A l’opposé, le Conseil d’Etat juge de façon constante qu’eu égard à sa finalité de réparation d’une incapacité permanente de travail et à son mode de calcul, la rente doit être regardée comme ayant pour objet exclusif de réparer, sur une base forfaitaire, les préjudices subis par la victime dans sa vie professionnelle, c’est-à-dire ses pertes de gains professionnels et l’incidence professionnelle, à l’exclusion du déficit fonctionnel permanent [12].
De surcroit, la France s’est vue condamnée par la Cour européenne des Droits de l’Homme qui a considéré que l’indemnité forfaitaire versée à la victime ne couvre pas les préjudices extra-patrimoniaux [13].
Devant cette diversité de solutions, la jurisprudence de la Cour de cassation n’était plus tenable.
La haute juridiction y a mis fin par deux arrêts de l’assemblée plénière qui proclament désormais que : « L’ensemble de ces considérations conduit la Cour à juger désormais que la rente ne répare pas le déficit fonctionnel permanent ».

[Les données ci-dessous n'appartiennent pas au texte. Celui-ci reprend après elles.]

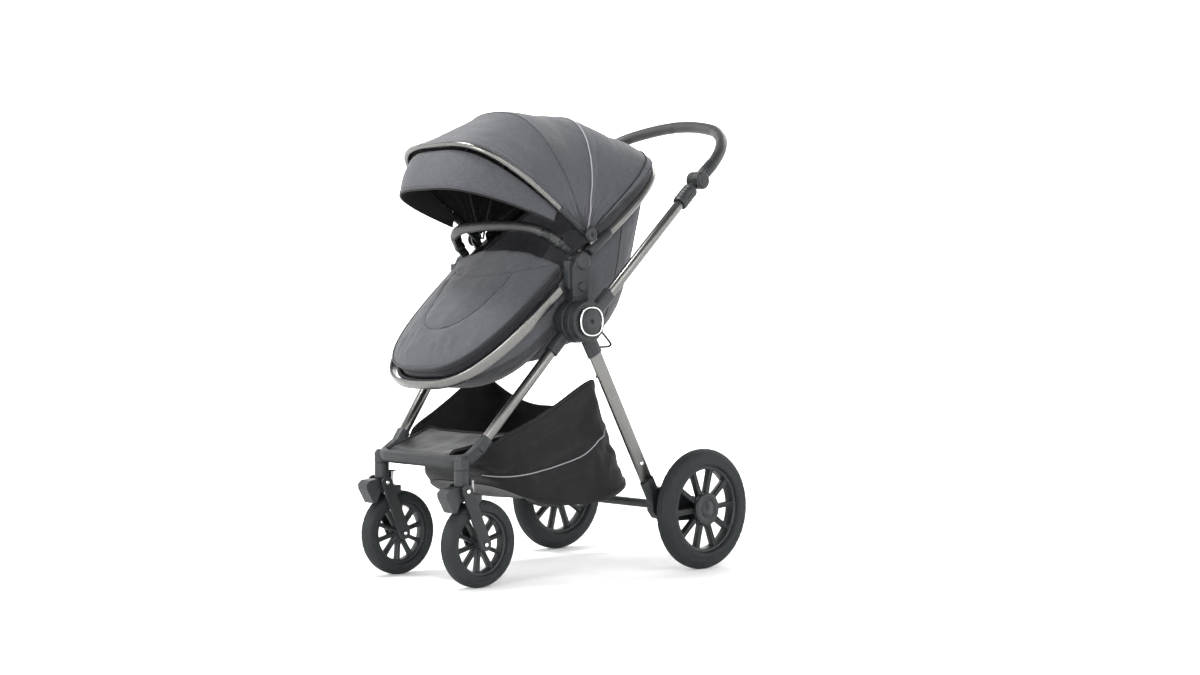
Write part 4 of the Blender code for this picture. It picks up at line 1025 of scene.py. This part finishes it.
basket_rows = ([basket_ring(0.04 + 0.96 * i / 14, False) for i in range(14)]
               + [basket_ring(i / 26, True) for i in range(27)])
basket = cloth_panel("basket_cloth", basket_rows, 0.0022, ("basket", "basket"), at(0, 0.20, 0.30), wrap=True)
put(basket, "chassis", "basket_fabric", "storage_basket")
put(tube("basket_rim_binding", basket_ring(1.0, True), 0.0030, "lining", 10, closed=True), "chassis",
    "basket_fabric")
put(tube("basket_floor_seam", basket_ring(0.03, True, 0.0006), 0.0016, "lining", 8, closed=True), "chassis",
    "basket_fabric")
for word, side in SIDES:
    line = []
    for i in range(81):
        turn = radians(-64 + 136 * i / 80)
        t = (sin(turn) + 1) / 2
        line.append(basket_point(turn if side > 0 else pi - turn, 0.44 - 0.30 * t + 0.60 * t * t, True, 0.0010))
    put(tube(f"basket_piping_{word}", line, 0.0013, "piping", 8), "chassis", "basket_fabric")
    strap = spline([at(side * 0.2045, 0.300, 0.452), at(side * 0.2120, 0.296, 0.470),
                    at(side * 0.2150, 0.288, 0.488), at(side * 0.2150, 0.281, 0.499)], 8)
    put(bar(f"basket_strap_{word}", strap, oval(0.0075, 0.0010, 16, 4.0), "basket", side=(0, 1, 0.3)), "chassis",
        "basket_fabric")
    buckle = [strap[12] + (strap[16] - strap[12]) * t for t in (-0.6, 0.3, 1.2)]
    put(bar(f"strap_buckle_{word}", buckle, oval(0.0098, 0.0026, 20, 4.0), "plastic_gloss", side=(0, 1, 0.3),
            widths=[0.9, 1.0, 0.9]), "chassis", "black_plastic")

FLAP = ((-0.050, 0.2840, 0.110), (-0.041, 0.2920, 0.110), (0.0, 0.3010, 0.120), (0.045, 0.3120, 0.134),
        (0.100, 0.3260, 0.150))
flap_rows = []
for i in range(25):
    back = FLAP[0][0] + (FLAP[-1][0] - FLAP[0][0]) * i / 24
    up, half = (float(np.interp(back, [f[0] for f in FLAP], [f[k] for f in FLAP])) for k in (1, 2))
    flap_rows.append([at(half * u, back, up + 0.006 * abs(u) ** 4 - 0.0025 * sin(pi * i / 24)
                         * (1 - u * u) + ripple((u, back * 3, 0), 2.5, 0.0010))
                      for u in (1 - 2 * j / 48 for j in range(49))])
put(cloth_panel("basket_flap", flap_rows, 0.0040, ("flap", "basket"), at(0, 0.02, 0.1)), "chassis",
    "black_plastic", "basket_panel")
flap_edge = ([row[0] for row in flap_rows] + flap_rows[-1][1:] + [row[-1] for row in reversed(flap_rows[:-1])])
put(tube("basket_flap_edge", flap_edge, 0.0026, "lining", 10), "chassis", "basket_fabric")

# ---------------------------------------------------------------- stage
def stage():
    """White bowl of paper all round the stroller, soft boxes and the camera."""
    profile = [(0.0, 0.0), (1.5, 0.0), (3.0, 0.0), (6.0, 0.0)]
    profile += [(6.0 + 3.0 * sin(pi / 2 * i / 16), 3.0 * (1 - cos(pi / 2 * i / 16)))
                for i in range(1, 17)]
    profile.append((9.0, 7.0))
    around = 96
    points = [(r * cos(tau * j / around), r * sin(tau * j / around), z)
              for r, z in profile for j in range(around)]
    faces = [(i * around + j, i * around + (j + 1) % around, (i + 1) * around + (j + 1) % around,
              (i + 1) * around + j) for i in range(len(profile) - 1) for j in range(around)]
    mesh = bpy.data.meshes.new("floor")
    mesh.from_pydata(points, [], faces)
    mesh.polygons.foreach_set("use_smooth", [True] * len(mesh.polygons))
    floor = bpy.data.objects.new("floor", mesh)
    bpy.context.collection.objects.link(floor)
    paper = Look("studio_floor", roughness=0.85, Specular_IOR_Level=0.1)
    cloud = paper.grain(paper.space(), scale=1.5, detail=2)
    paper.set("Base Color", paper.ramp(cloud, (0.93, 0.93, 0.93), (0.95, 0.95, 0.95)))
    reach = paper.add("ShaderNodeVectorMath", {0: paper.space()}, operation="LENGTH")
    glow = paper.add("ShaderNodeMapRange", {"Value": reach.outputs["Value"], "From Min": 1.1, "From Max": 3.2,
                                            "To Min": 0.0, "To Max": 0.85}).outputs["Result"]
    paper.shader.inputs["Emission Color"].default_value = (1, 1, 1, 1)
    paper.set("Emission Strength", glow)
    mesh.materials.append(paper.material)

    world = bpy.data.worlds.new("studio")
    bpy.context.scene.world = world
    world.use_nodes = True
    world.node_tree.nodes["Background"].inputs["Color"].default_value = (0.97, 0.985, 1.0, 1)
    world.node_tree.nodes["Background"].inputs["Strength"].default_value = 0.40

    def softbox(name, place, target, size, power):
        lamp = bpy.data.lights.new(name, "AREA")
        lamp.shape, lamp.size, lamp.size_y, lamp.energy = "RECTANGLE", size[0], size[1], power
        holder = bpy.data.objects.new(name, lamp)
        bpy.context.collection.objects.link(holder)
        holder.location = place
        holder.rotation_euler = (Vector(target) - Vector(place)).to_track_quat("-Z", "Y").to_euler()

    softbox("key", (-0.7, -1.3, 3.4), (0, 0, 0.6), (0.9, 0.9), 125)
    softbox("fill", (3.2, -0.4, 2.2), (0, 0, 0.5), (1.8, 1.4), 22)
    softbox("low_fill", (0.9, -3.0, 1.0), (0, 0, 0.76), (1.0, 0.7), 42)
    softbox("back", (-0.8, 2.6, 2.6), (0, 0, 0.7), (1.4, 1.0), 30)
    bpy.context.scene.view_settings.view_transform = "Standard"

    lens = bpy.data.cameras.new("camera")
    camera = bpy.data.objects.new("camera", lens)
    bpy.context.collection.objects.link(camera)
    lens.sensor_width = 36.0
    lens.lens = 57.71
    lens.shift_x, lens.shift_y = 0.0375, 0.0096
    camera.location = at(3.3733, -2.6446, 0.6103)
    camera.rotation_euler = (radians(90 - 1.2553), 0, radians(48.382))
    bpy.context.scene.camera = camera


stage()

De la sorte, l’indemnisation du préjudice résultant d’un accident du travail ou d’une maladie professionnelle tend à se rapprocher de celle du préjudice corporel subi à la suite d’un accident de la vie courante. Ce rapprochement n’est toutefois pas complet, le Conseil constitutionnel ayant admis en 2010 [14] que le système de réparation forfaitaire institué par la loi ne porte pas une atteinte disproportionnée au principe de responsabilité.